Diante da dificuldade em enxergar corretamente, Jesus impôs novamente as mãos sobre os olhos do homem e o fez olhar para cima, restaurando completamente sua visão (Marcos 8:25).
Por mais habilidoso que seja o terapeuta, sua ação serve apenas para despertar no necessitado suas próprias capacidades regenerativas. A verdadeira cura depende da transformação interna do indivíduo. Jesus impôs as mãos, realizando ajustes energéticos em seu aparelho visual, mas a plena restauração do cego ocorreu somente quando ele direcionou seu olhar para cima.
Se o coração é considerado símbolo dos sentimentos, é pelos olhos que o ser humano revela a que sentimentos está conectado. Olhar para cima simboliza a busca por esferas mais elevadas de consciência e compreensão. Para enxergar além das sombras e ilusões, é essencial erguer os olhos, elevar o entendimento e purificar os pensamentos.
O texto termina com uma instrução intrigante. Após a cura do homem que antes era cego, Jesus o orientou a voltar para casa, sem passar pela aldeia (Marcos 8:26).
Essa instrução desperta questionamentos sobre o propósito e o significado por trás dessa ordem específica de Jesus. Por que Ele instruiu o homem a evitar a aldeia? Sem dúvida, há uma mensagem profunda e subliminar a essa orientação.

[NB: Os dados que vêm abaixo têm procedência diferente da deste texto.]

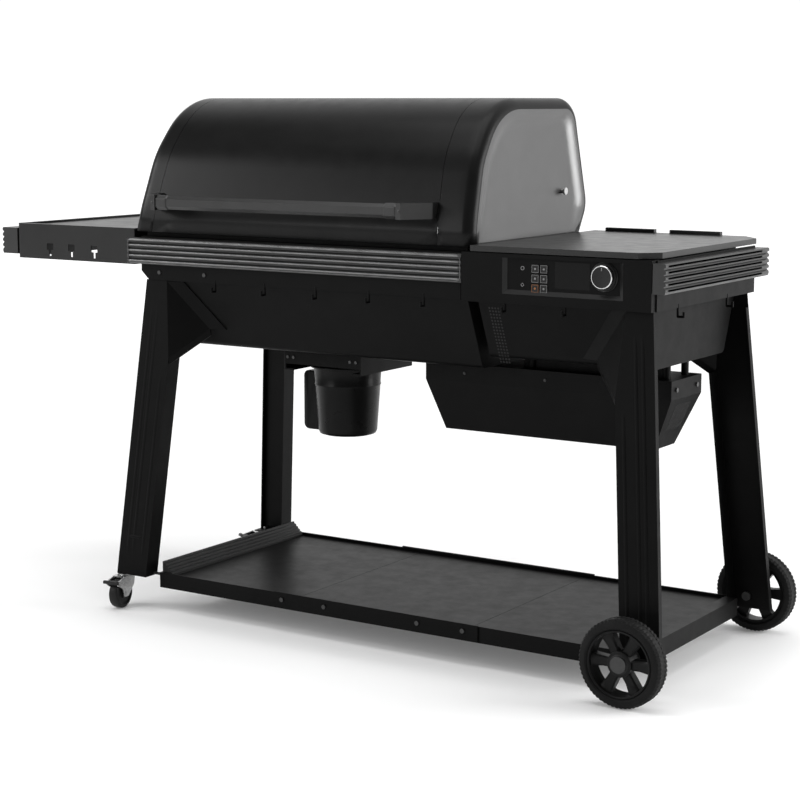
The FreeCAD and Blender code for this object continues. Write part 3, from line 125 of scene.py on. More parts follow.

É bastante plausível considerarmos que o Mestre deseja transmitir a mensagem de que, uma vez que nossa visão tenha sido ajustada para compreender propósitos mais elevados, é essencial redirecionar nossa vida para um novo caminho. Isso implica evitar o retorno aos antigos padrões de comportamento e pensamento que, embora possam persistir em nossa intimidade, não são mais benéficos para nosso crescimento espiritual.